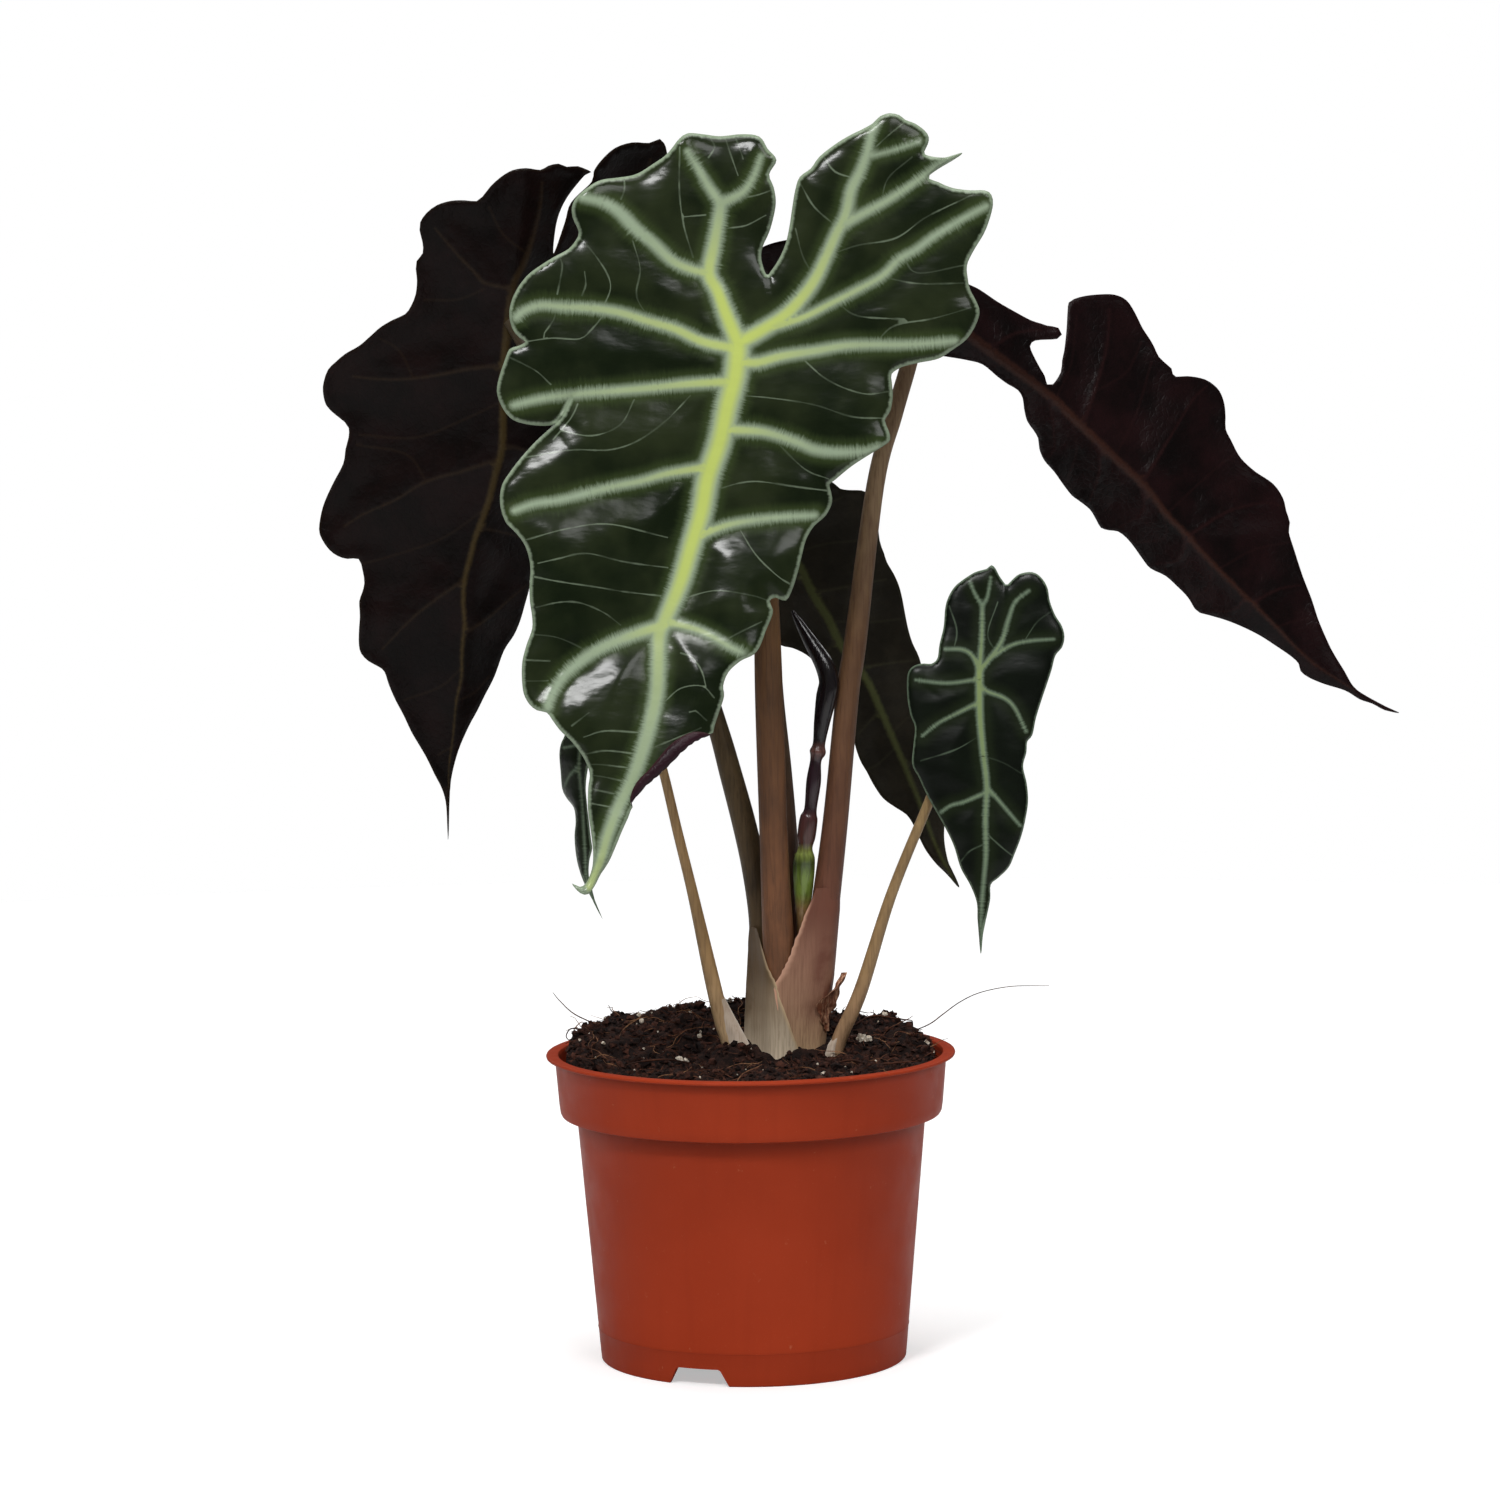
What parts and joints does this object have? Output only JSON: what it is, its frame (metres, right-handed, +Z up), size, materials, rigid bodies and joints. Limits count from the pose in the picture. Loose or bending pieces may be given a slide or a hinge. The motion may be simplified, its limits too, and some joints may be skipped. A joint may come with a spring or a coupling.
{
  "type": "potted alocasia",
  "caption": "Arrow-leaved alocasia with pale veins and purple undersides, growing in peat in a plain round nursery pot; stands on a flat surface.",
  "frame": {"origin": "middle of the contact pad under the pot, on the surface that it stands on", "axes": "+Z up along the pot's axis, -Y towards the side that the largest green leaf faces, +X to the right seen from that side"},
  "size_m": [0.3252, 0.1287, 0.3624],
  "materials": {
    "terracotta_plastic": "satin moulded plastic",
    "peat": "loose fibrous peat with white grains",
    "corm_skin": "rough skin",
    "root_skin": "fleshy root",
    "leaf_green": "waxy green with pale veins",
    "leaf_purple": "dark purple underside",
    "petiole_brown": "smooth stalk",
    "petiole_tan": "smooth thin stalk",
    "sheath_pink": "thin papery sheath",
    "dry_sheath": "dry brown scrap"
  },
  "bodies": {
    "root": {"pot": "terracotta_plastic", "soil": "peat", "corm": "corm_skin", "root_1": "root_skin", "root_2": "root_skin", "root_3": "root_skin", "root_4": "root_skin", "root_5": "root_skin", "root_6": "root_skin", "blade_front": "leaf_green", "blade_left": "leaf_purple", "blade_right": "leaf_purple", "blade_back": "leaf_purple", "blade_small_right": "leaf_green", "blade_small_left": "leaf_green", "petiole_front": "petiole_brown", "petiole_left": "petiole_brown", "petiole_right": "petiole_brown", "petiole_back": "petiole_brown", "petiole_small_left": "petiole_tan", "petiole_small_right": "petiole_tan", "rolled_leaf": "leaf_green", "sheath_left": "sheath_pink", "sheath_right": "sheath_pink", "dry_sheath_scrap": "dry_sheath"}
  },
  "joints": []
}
...
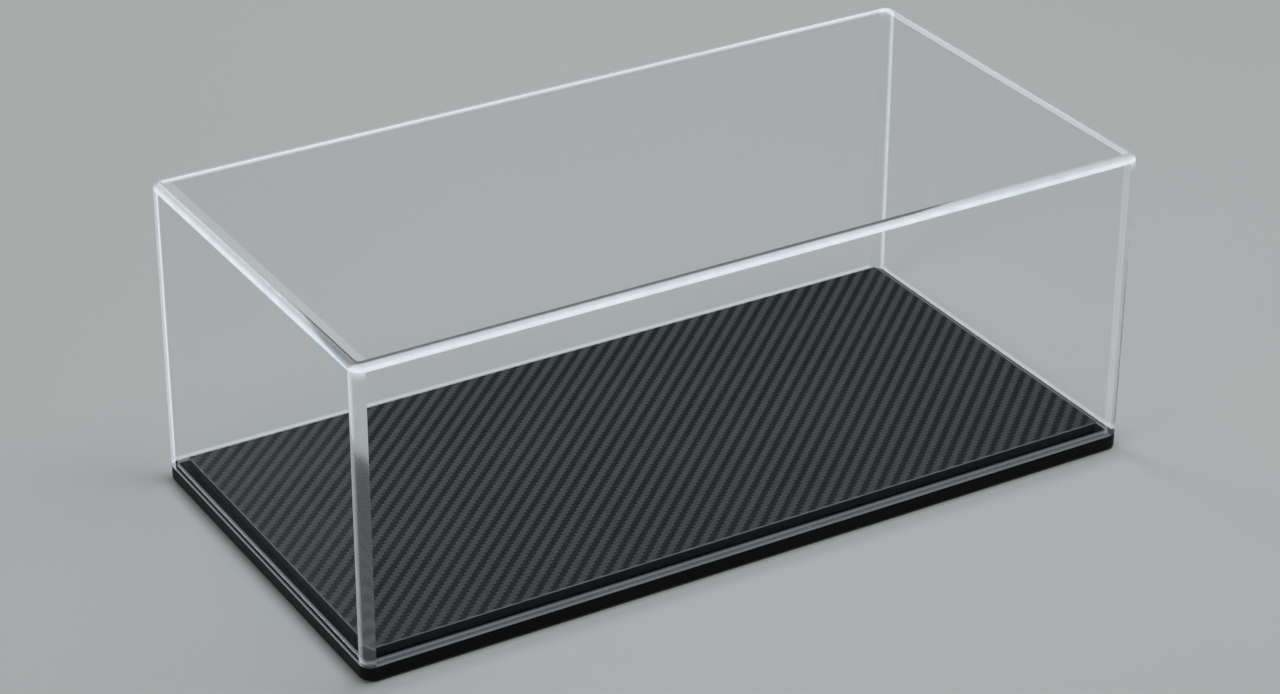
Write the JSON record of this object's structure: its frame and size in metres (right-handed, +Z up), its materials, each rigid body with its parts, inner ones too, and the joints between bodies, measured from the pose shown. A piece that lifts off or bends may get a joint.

WHAT IS REQUIRED: Look through the listing above and count the lines where the string "that" appears. Report the number only.

ANSWER TO THIS EXERCISE: 2